DistilBERT | Notion

DistilBERT, a distilled version of BERT: smaller, faster, cheaper and lighter

Abstract

대규모 사전학습 모델의 전이학습은 NLP 전반에서 활용되고 있지만, 한정된 자원에서 이런 대규모 모델을 학습 및 추론하는 것은 여전히 Challenge로 남아 있습니다. 이 논문에서는 작지만 강력한 언어 표현 모델로써 DistilBERT를 제시합니다.

distillation의 활용방안에 관한 이전 연구 대다수는 task-specific model에서만 그 적용범위를 한정지었지만, 이 연구에서는 사전학습과정에서 knowledge distillation을 사용해 기존 BERT대비 사이즈는 40% 감소시키면서도 성능은 97% 유지하고, 연산 속도는 60%만큼 빨라졌습니다.

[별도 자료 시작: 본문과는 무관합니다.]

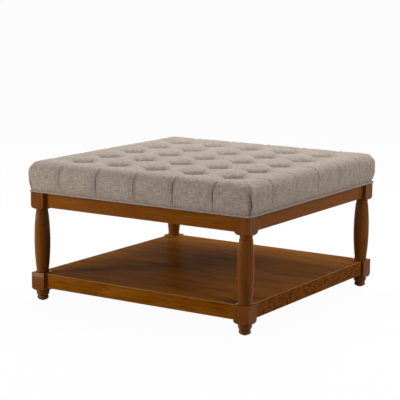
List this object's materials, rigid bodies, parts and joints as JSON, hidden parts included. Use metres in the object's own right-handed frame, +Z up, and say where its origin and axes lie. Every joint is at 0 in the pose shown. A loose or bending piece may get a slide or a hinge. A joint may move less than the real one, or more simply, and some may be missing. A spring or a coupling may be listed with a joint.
{
  "type": "ottoman coffee table",
  "caption": "Square upholstered coffee table: a grid-tufted linen cushion with piping on turned wooden legs, plain aprons and a thick board shelf near the floor",
  "frame": {"origin": "on the floor under the middle of the table", "axes": "+Z up, -Y to the front, +X to the right; the shelf's boards run along X"},
  "size_m": [0.874, 0.874, 0.4798],
  "materials": {
    "stained_wood": "satin-gloss lacquer over a warm brown stain",
    "softwood": "plain planed pine",
    "plywood": "raw birch plywood",
    "zinc_plated_steel": "bright zinc plating",
    "linen_cloth": "woven linen-look upholstery cloth",
    "seat_foam": "cut foam",
    "dust_cloth": "thin black non-woven cloth",
    "tufting_twine": "waxed twine",
    "glide_plastic": "matt"
  },
  "bodies": {
    "root": {"leg_front_right": "stained_wood", "glide_front_right": "glide_plastic", "corner_plate_front_right": "zinc_plated_steel", "leg_back_right": "stained_wood", "glide_back_right": "glide_plastic", "corner_plate_back_right": "zinc_plated_steel", "leg_back_left": "stained_wood", "glide_back_left": "glide_plastic", "corner_plate_back_left": "zinc_plated_steel", "leg_front_left": "stained_wood", "glide_front_left": "glide_plastic", "corner_plate_front_left": "zinc_plated_steel", "apron_front": "stained_wood", "seat_cleat_front": "softwood", "apron_right": "stained_wood", "seat_cleat_right": "softwood", "apron_back": "stained_wood", "seat_cleat_back": "softwood", "apron_left": "stained_wood", "seat_cleat_left": "softwood", "shelf_board_1": "stained_wood", "shelf_board_2": "stained_wood", "shelf_board_3": "stained_wood", "shelf_board_4": "stained_wood", "shelf_board_5": "stained_wood", "shelf_board_6": "stained_wood", "upper_hanger_bolts": "zinc_plated_steel", "upper_washers": "zinc_plated_steel", "upper_nuts": "zinc_plated_steel", "shelf_hanger_bolts": "zinc_plated_steel", "shelf_half_moons": "zinc_plated_steel", "shelf_nuts": "zinc_plated_steel", "seat_screws": "zinc_plated_steel", "seat_deck": "plywood", "foam_slab": "seat_foam", "tufted_cushion": "linen_cloth", "welt_cord": "linen_cloth", "dust_cover": "dust_cloth", "tuft_buttons": "linen_cloth", "tuft_twines": "tufting_twine"}
  },
  "joints": []
}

사전학습동안 대규모 모델을 통해 학습한 inductive biases을 제대로 활용하기 위해 language modeling, distillation and cosine-distance losses를 통합적으로 사용합니다.

DistilBERT는 작고, 빠르며 강하기에 사전학습을 직접 수행하기에도 용이하며, on-device 연산이 가능합니다.

Introduction

Untitled

지난 2년간 NLP의 동향을 보면, 대규모 사전학습 모델의 전이학습이 크게 부흥했으며, 이제는 기본적인 접근법이 되었습니다. 좌측의 그래프에서도 보이듯 점점 더 큰 모델로 더 좋은 성능을 견인하며 대규모 사전학습 모델들은 상당한 진일보를 이루었습니다.

The Larger, The Better로 축약되는 최근의 추세는 좋은 성능을 보이지만서도, 연산 비용이 과도하게 비싸기에 범용적으로 실시간 서비스에 적용하기에는 어렵다는 한계를 지닙니다.

이 논문에서는 knowledge distillation를 통해 상대적으로 소규모 모델을 구성하더라도, Downstream-Task에서 여전히 좋은 성능을 보인다는 것을 증명합니다. 이 모델을 통해 다양한 Task에서 기존 대규모 모델들과 유사한 성능을 저렴한 연산비용으로 즐길 수 있습니다.

We also show that our compressed models are small enough to run on the edge, e.g. on mobile devices. Using a triple loss, we show that a 40% smaller Transformer pre-trained through distillation via the supervision of a bigger Transformer language model can achieve similar performance on a variety of downstream tasks, while being 60% faster at inference time. Further ablation studies indicate that all the components of the triple loss are important for best performances. We have made the trained weights available along with the training code in the Transformers2 library from HuggingFace.

Knowledge Distillation

Knowledge Distillation

Knowledge Distillation은 학생이 선생님의 지식을 전달받듣이, 소규모 모델(The Student)이 대규모 모델(The Teacher)의 출력값을 배우는 형식ㅇ로 학습하는 일종의 모델 압축기법입니다.